An object some astronomers call the 10th planet is not as big as previously thought

An object some astronomers call the 10th planet is not as big as previously thought.

The round world, officially catalogued as 2003 UB313, is about 2,400 kilometers wide with an uncertainty of about 95 kilometers, according to new observations by the Hubble Space Telescope. Pluto is roughly 2,300 kilometers wide.

A study in February put the diameter of 2003 UB313 at roughly 3,000 kilometers.

Nicknamed "Xena," 2003 UB313 was discovered in 2005. By many accounts it could be considered a planet: It is round and orbits the Sun.

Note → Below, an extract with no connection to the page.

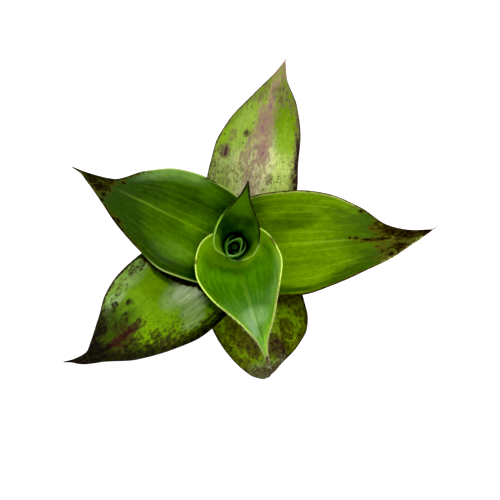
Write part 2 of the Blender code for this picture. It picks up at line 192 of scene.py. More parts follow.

But because several other objects meet those criteria and also approach Pluto's size, astronomers have been wrangling for months over how to define the word "planet." It is not known if or when the International Astronomical Union, which rules on such things, will issue a decision. Members of an advisory board weighing the issue can't even agree on the parameters of a definition.

Since 2003 UB313 is 16 billion kilometers away and not even as wide as the United States, it showed up as just 1.5 pixels in Hubble's view. But that's enough to precisely make a size measurement, astronomers said.

The new size estimate suggests the object is brighter than had been thought. An object's brightness hints at its surface composition. In this case, a layer of methane frost might cover the world, astronomers speculate.